Peran Penting Soeharto, Soedirman, dan Sultan dalam Serangan Oemoem 1 Maret 1949
Oleh Eko Ismadi*
Ketika penulis masih berusia Sekolah Menengah Atas di Surakarta, pada kisaran awal tahun 1980-an, saya berkesempatan berjumpa Presiden Soeharto di nDalem Kalitan. Saat itu, Pak Harto bercerita dengan gamblang sekelumit kisah situasi menjelang hingga terjadinya Serangan Oemoem 1 Maret 1949. Jauh sebelum serangan 1 Maret 1949, Pak Harto menghadap Jenderal Soedirman dan menyampaikan, “Pak, Saya ingin menyerang Belanda di Yogyakarta.”
“Iya, silahkan. Kalau kamu sukses, maka kamu akan jadi orang. Tapi, kalau gagal, saya tidak ingin melihat orang yang menanggung malu, ada di hadapan saya,” begitulah jawaban Jenderal Soedirman kepada Soeharto. Singkat, padat, tapi sangat tandas. Dalam penuturan Pak Harto saat itu, sesudah mendapat restu yang tandas dari Jenderal Soedirman, Pak Harto bertemu dengan Sultan HB IX, di Keraton Yogyakarta.
Saat itu, Yogyakarta sebagai ibukota negara Republik Indonesia sejak 4 Januari 1946, memiliki peran yang sangat strategis dalam proses perjuangan Bangsa Indonesia. Ketika Soekarno memindahkan Ibukota Republik Indonesia ke Yogyakarta, ia memliki taktik dan strategi yang matang. Ada tiga pemikiran Soekarno yang berkaitan dengan Taktik dan Strategi. Pertama, yaitu penunjukan Sultan HB IX sebagai Menteri Negara bidang Pertahanan. Kedua, di tengah masa revolusi yang carut marut, Soekarno tidak memperbolehkan ada markas dan organisasi TNI yang jelas, agar tentara Belanda sulit mendeteksi kekuatan pertahanan RI yang dilakukan dengan cara gerilya.

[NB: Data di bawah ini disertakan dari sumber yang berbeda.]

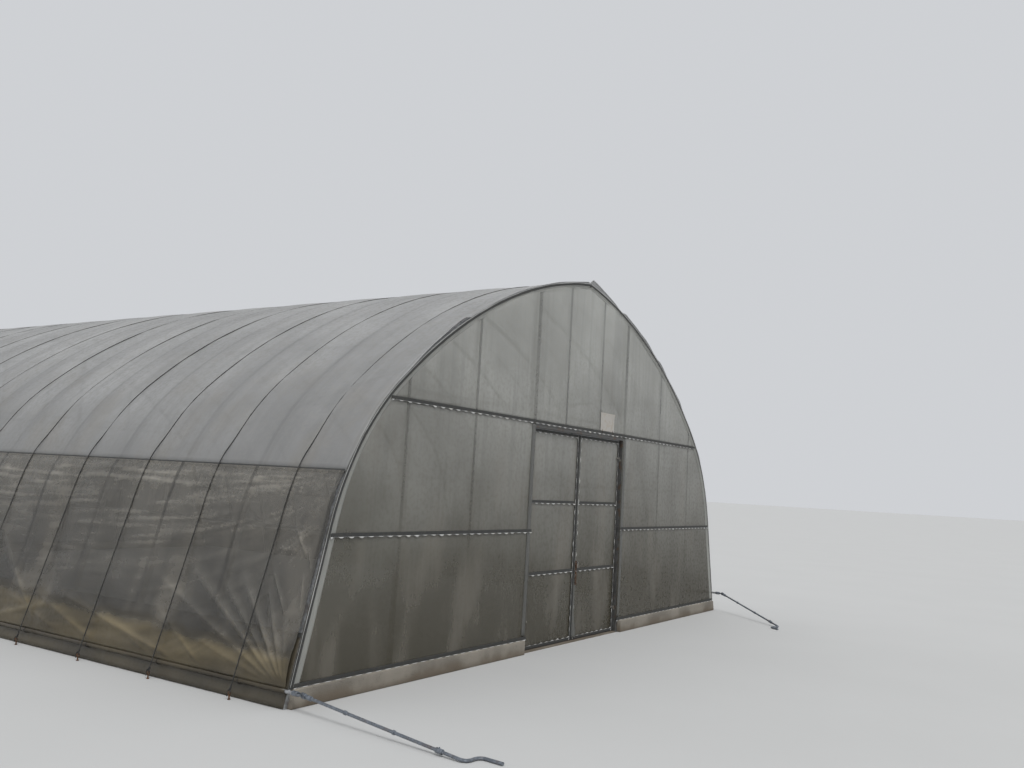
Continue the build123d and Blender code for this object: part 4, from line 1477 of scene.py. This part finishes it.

Soekarno pernah mengatakan, ”Kalau TNI punya markas dan organisasi yang jelas, justru akan mudah dihancurkan Belanda. Bagaimanapun, Sultan memiliki kerjasama dengan Belanda. Kalau Sultan yang mengatur pasukan, maka, Belanda akan berhadapan dengan Sultan. Itu artinya, Belanda sama saja tidak menghargai Kepemimpinan Raja. Jika Ibu Kota Republik Indonesia masih di Jakarta, Indonesia dalam sekejap akan dapat dhancurkan. Jika pindah ke Yogyakarta, kita masih memiliki Simbol Indonesia, karena Belanda tidak akan menghancurkan Keraton. Paham?!”.
Peran Soeharto dalam Serangan Umum 1 Maret 1949
Saat itu, Jenderal Soedirman menunjuk Soeharto sebagai Komandan Pasukan Keamanan Ibu Kota Yogyakarta. Pertimbangannya, Soeharto merupakan putera kelahiran Yogyakarta, sehingga lebih mengetahui wilayah Yogyakarta dan memiliki pergaulan dengan masyarakat Yogyakarta. Sebagai putra asli Yogyakarta, ketika Soeharto mengemban tugas dan memberi perlawanan kepada Belanda, tidak akan mengalami kesulitan berkomunikasi dalam membangun kerjasama dengan rakyat.